Cameras on the SUV captured video footage of the accident from both inside and outside the vehicle, Tempe Police Sgt. Ronald Elcock told reporters during a press conference Monday night.
“It will definitely assist in our investigation,” he said.
The driver, who was not controlling the vehicle at the time of the accident, was identified as 44-year-old Rafael Vasquez.
Hours after the crash, Uber announced the suspension of all tests of its autonomous vehicles in Pittsburgh, Phoenix, San Francisco and Toronto.
“Some incredibly sad news out of Arizona,” Uber CEO Dara Khosrowshahi tweeted. “We’re thinking of the victim’s family as we work with local law enforcement to understand what happened.”
Tempe Mayor Mark Mitchell released a statement saying that the city will investigate the accident.

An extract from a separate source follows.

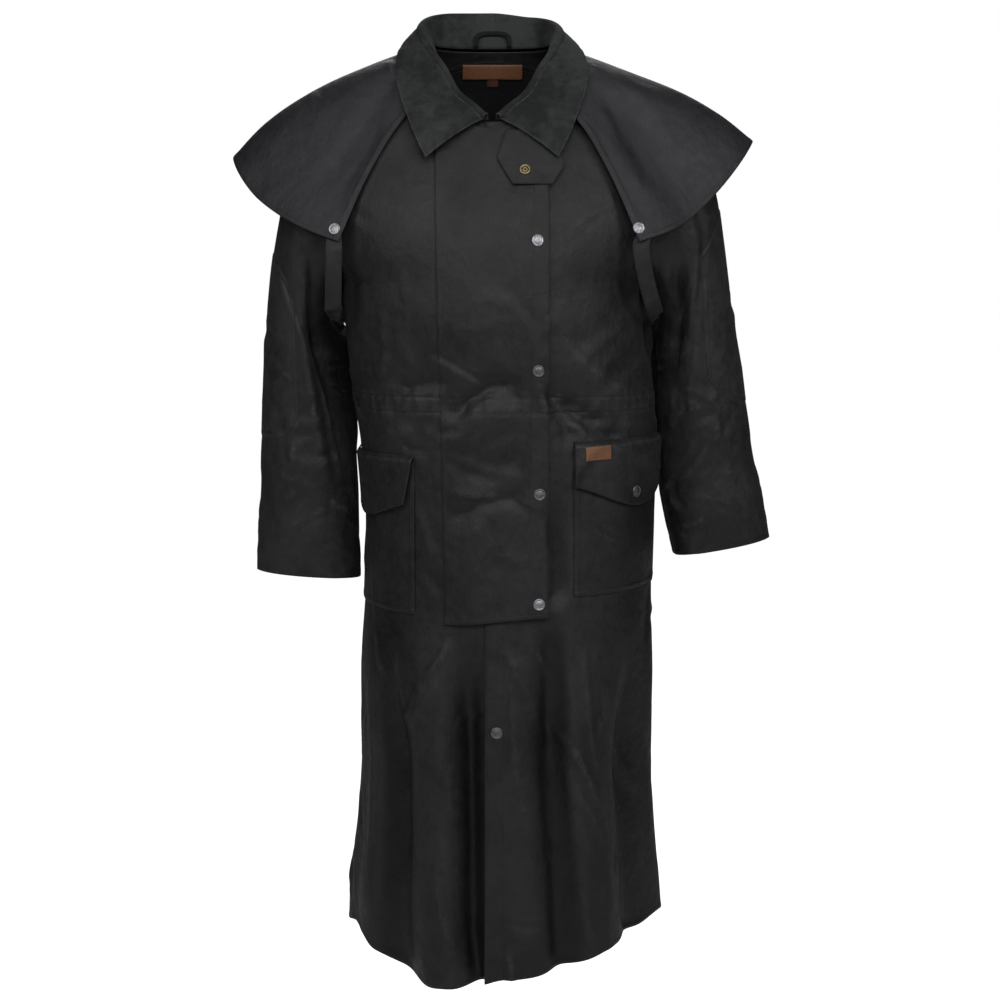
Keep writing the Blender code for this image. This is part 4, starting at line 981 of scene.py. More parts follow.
# Creases: sharper than the folds, each between two places on the cloth
BODY_CREASES = folds("""
0.00 413 -0.18 458 4 7 -1.8
0.05 536 -0.24 500 0 8 1.8
0.05 551 -0.23 581 3 8 -2.0
-0.03 623 0.05 641 0 7 1.2
0.02 470 -0.14 505 2 6 -1.2
0.06 330 -0.10 352 0 9 1.0
0.16 419 0.36 473 6 8 -2.6
0.30 465 0.74 506 4 8 -1.8
0.15 419 0.22 476 0 6 -2.0
0.14 380 0.17 470 0 6 -1.6
0.13 578 0.24 701 -4 7 -1.8
0.22 520 0.27 690 4 6 1.2
0.82 311 0.20 407 8 9 1.6
0.80 377 0.27 458 6 8 1.8
0.62 400 0.86 436 0 7 -1.6
-0.16 413 -0.42 422 3 7 -1.5
-0.52 437 -0.48 311 6 8 1.2
-0.30 400 -0.62 350 0 8 -1.2
-0.55 476 -0.26 470 2 7 1.8
0.18 464 0.76 464 3 7 1.8
-0.38 560 -0.28 635 0 6 -1.2
-0.22 734 -0.33 785 -6 5 2.0
-0.33 785 -0.48 851 -8 6 2.0
-0.67 734 -0.58 797 4 6 1.4
-0.57 827 -0.53 1091 6 8 -1.8
-0.44 900 -0.40 1120 -6 6 1.4
-0.18 875 -0.08 917 3 5 1.6
-0.21 857 -0.09 812 2 5 1.4
0.15 734 0.21 890 5 6 -1.6
0.21 890 0.29 1076 -4 7 -1.8
0.31 740 0.41 923 6 6 1.6
0.41 923 0.48 1115 -5 6 1.4
0.59 776 0.61 1031 6 7 -1.4
0.02 734 0.05 938 2 5 1.2
0.02 1091 0.18 1100 2 5 -1.4
0.05 950 0.16 941 2 5 1.2
-0.73 650 -0.70 728 2 6 1.4
-0.72 809 -0.67 1079 6 7 1.6
-0.26 1010 -0.20 1130 3 6 1.4
0.33 1040 0.37 1140 3 5 1.2
0.97 285 0.95 390 0 14 7.0
-1.03 285 -1.03 350 0 12 4.0
1.30 300 1.60 345 4 8 -1.8
2.72 300 2.42 350 4 8 -1.8
1.55 380 2.05 372 8 9 1.6
1.25 470 1.70 505 6 8 -1.8
2.80 462 2.30 500 -6 8 -1.8
1.40 650 1.46 900 6 8 1.6
1.85 720 1.88 1000 -6 8 -1.6
2.12 700 2.16 960 5 8 1.6
2.62 640 2.58 930 5 8 1.6
""")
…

“The City of Tempe has been supportive of autonomous vehicle testing because of the innovation and promise the technology may offer in many areas, including transportation options for disabled residents and seniors,” Mitchell said in the statement. “Testing must occur safely. All indications we have had in the past show that traffic laws are being obeyed by the companies testing here. Our city leadership and Tempe police will pursue any and all answers to what happened in order to ensure safety moving forward.”
Self-driving cars have been hailed by technology companies as the wave of the future. Autonomous cars are already being tested in more than 30 cities around the world, with companies plowing more than $80 billion into research and development.
Self-driving cars work by using complex radar systems to observe the road, objects and other cars. That data is then fed into a computer that decides what the car should do next. Proponents of the technology have claimed that self-driving cars will make transportation safer.
“Everyone recognized that someone was going to die in a crash involving an autonomous vehicle eventually,” Bryant Walker Smith, a law professor at the University of South Carolina who studies risks in automated driving systems, told NBC News.
“As good as that technology tries to be, mistakes can happen, or it may be one of the small fraction of crashes that cannot overcome the laws of physics and be avoided.
“I just think everybody kind of hoped that one wouldn’t come this soon.”
Smith added that because federal and state agencies don’t have the resources to monitor individual vehicles, the onus for safety falls on the individual companies running the technology.
Self-driving cars have been involved in accidents before, including in Tempe. Uber previously suspended its testing in March 2017 after one of its autonomous cars was involved in an accident.
The National Transportation Safety Board announced that a four-person team has been sent to Tempe to investigate the crash.